Problem statement:
Within the records below, reproduce without change the lines from the line that has "const paint = new" through the line that has "bpy.data.objects.remove(obj)", and only those.

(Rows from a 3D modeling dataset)
+---+

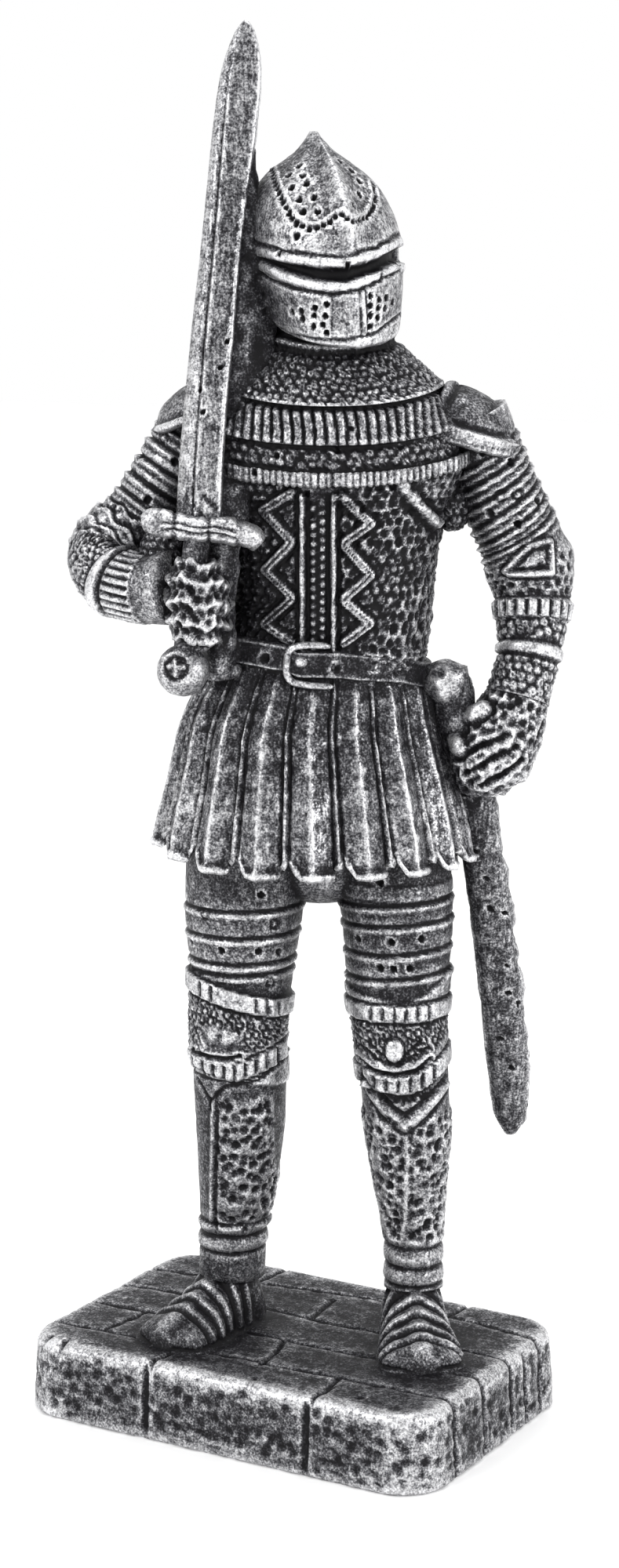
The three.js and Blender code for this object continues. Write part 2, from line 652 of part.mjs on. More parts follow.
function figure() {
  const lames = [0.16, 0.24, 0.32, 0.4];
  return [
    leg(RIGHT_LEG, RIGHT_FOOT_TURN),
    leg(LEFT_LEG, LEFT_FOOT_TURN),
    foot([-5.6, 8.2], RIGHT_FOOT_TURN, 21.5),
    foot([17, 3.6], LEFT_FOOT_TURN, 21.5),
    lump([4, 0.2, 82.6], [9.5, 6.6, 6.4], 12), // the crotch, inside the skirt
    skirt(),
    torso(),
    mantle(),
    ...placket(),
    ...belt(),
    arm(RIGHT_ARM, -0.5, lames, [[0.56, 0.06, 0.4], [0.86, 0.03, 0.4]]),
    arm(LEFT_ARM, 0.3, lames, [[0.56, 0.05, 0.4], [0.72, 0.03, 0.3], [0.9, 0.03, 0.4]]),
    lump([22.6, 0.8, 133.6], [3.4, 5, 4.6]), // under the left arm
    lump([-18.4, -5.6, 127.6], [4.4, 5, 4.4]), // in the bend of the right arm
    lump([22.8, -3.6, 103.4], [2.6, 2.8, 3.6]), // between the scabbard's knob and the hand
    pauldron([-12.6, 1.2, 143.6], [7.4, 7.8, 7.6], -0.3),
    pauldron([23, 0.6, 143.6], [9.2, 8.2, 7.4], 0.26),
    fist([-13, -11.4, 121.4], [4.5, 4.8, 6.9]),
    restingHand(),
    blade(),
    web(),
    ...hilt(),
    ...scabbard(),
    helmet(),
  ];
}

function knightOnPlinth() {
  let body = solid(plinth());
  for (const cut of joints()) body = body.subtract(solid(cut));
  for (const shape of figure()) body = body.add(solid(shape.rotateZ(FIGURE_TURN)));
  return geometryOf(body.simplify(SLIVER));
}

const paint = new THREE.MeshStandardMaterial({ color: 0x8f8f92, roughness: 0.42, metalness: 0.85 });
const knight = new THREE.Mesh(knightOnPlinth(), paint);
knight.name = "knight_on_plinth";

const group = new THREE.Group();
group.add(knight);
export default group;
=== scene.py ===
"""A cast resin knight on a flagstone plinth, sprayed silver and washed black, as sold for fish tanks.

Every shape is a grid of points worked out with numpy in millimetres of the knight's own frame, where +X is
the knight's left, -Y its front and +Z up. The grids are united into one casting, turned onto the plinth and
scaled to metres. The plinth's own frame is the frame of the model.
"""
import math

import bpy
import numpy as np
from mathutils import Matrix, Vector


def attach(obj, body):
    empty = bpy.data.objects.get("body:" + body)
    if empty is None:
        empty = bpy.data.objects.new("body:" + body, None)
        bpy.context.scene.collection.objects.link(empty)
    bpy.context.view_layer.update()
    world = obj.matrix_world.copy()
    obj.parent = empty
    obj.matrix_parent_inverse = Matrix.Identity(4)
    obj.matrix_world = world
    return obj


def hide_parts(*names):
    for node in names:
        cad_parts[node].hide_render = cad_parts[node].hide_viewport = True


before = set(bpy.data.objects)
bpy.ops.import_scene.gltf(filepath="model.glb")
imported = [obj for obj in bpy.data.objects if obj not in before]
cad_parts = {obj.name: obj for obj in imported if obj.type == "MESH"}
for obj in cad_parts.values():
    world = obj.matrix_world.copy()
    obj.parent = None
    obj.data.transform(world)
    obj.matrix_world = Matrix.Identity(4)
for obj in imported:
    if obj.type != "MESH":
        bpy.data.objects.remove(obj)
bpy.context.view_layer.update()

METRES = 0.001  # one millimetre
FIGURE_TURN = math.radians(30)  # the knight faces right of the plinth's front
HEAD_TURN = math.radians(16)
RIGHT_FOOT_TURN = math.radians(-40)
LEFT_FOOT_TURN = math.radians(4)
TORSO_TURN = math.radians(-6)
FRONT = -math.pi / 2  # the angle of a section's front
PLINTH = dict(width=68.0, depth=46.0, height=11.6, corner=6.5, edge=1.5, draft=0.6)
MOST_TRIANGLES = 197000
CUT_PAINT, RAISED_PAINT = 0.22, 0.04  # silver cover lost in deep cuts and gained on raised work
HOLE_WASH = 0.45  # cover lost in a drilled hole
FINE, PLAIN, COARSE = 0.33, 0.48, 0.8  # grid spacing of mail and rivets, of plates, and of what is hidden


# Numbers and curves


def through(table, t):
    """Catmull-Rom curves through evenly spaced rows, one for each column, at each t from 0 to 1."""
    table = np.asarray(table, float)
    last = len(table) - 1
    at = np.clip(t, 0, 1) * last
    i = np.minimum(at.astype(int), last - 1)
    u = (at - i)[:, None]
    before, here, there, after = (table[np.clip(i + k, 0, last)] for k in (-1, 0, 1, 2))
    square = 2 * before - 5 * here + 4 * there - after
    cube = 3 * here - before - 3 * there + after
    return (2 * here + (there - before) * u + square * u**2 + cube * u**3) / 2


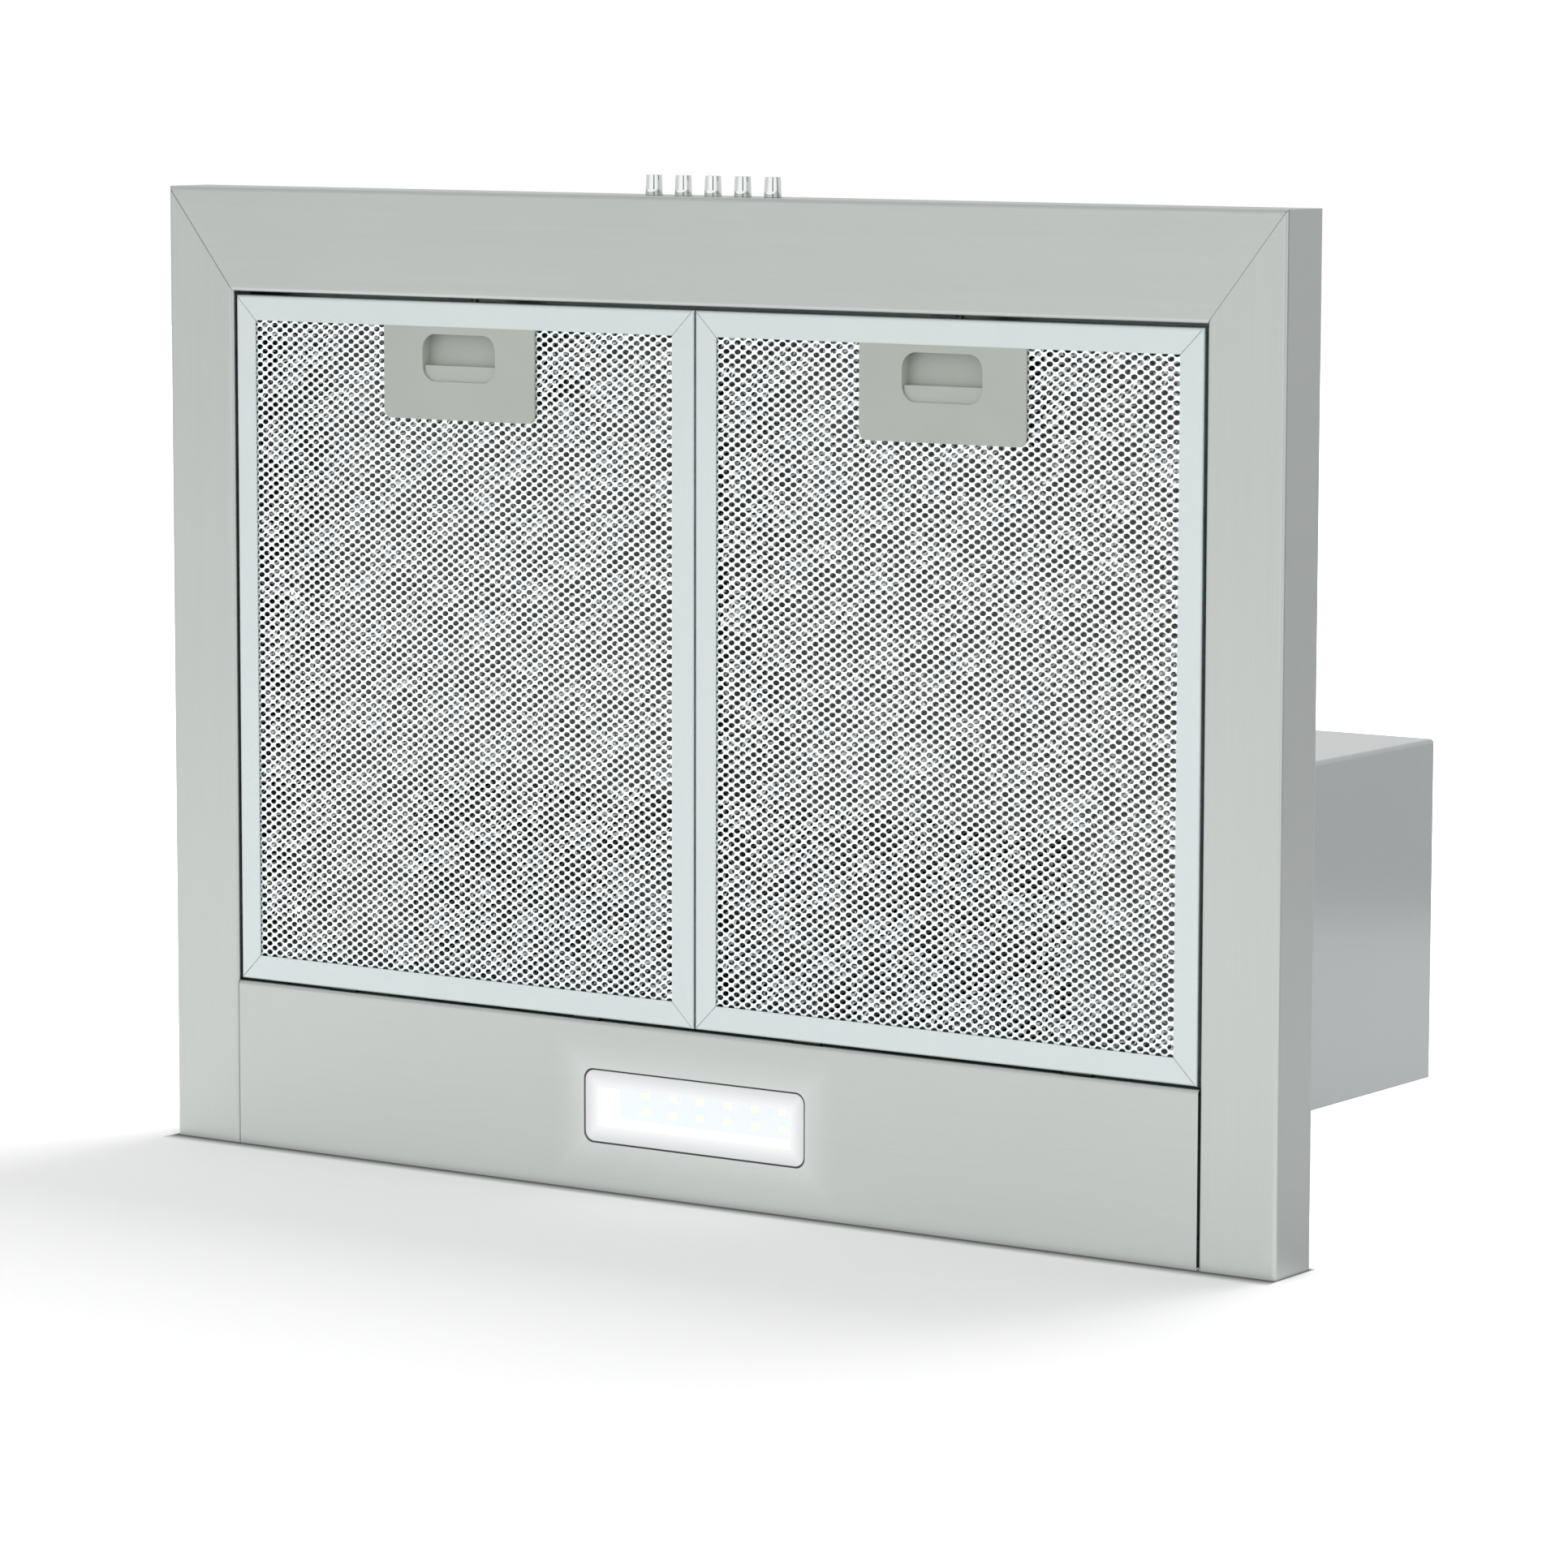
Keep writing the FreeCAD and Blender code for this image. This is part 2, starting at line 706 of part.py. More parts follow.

+---+

Written answer:
const paint = new THREE.MeshStandardMaterial({ color: 0x8f8f92, roughness: 0.42, metalness: 0.85 });
const knight = new THREE.Mesh(knightOnPlinth(), paint);
knight.name = "knight_on_plinth";

const group = new THREE.Group();
group.add(knight);
export default group;
=== scene.py ===
"""A cast resin knight on a flagstone plinth, sprayed silver and washed black, as sold for fish tanks.

Every shape is a grid of points worked out with numpy in millimetres of the knight's own frame, where +X is
the knight's left, -Y its front and +Z up. The grids are united into one casting, turned onto the plinth and
scaled to metres. The plinth's own frame is the frame of the model.
"""
import math

import bpy
import numpy as np
from mathutils import Matrix, Vector


def attach(obj, body):
    empty = bpy.data.objects.get("body:" + body)
    if empty is None:
        empty = bpy.data.objects.new("body:" + body, None)
        bpy.context.scene.collection.objects.link(empty)
    bpy.context.view_layer.update()
    world = obj.matrix_world.copy()
    obj.parent = empty
    obj.matrix_parent_inverse = Matrix.Identity(4)
    obj.matrix_world = world
    return obj


def hide_parts(*names):
    for node in names:
        cad_parts[node].hide_render = cad_parts[node].hide_viewport = True


before = set(bpy.data.objects)
bpy.ops.import_scene.gltf(filepath="model.glb")
imported = [obj for obj in bpy.data.objects if obj not in before]
cad_parts = {obj.name: obj for obj in imported if obj.type == "MESH"}
for obj in cad_parts.values():
    world = obj.matrix_world.copy()
    obj.parent = None
    obj.data.transform(world)
    obj.matrix_world = Matrix.Identity(4)
for obj in imported:
    if obj.type != "MESH":
        bpy.data.objects.remove(obj)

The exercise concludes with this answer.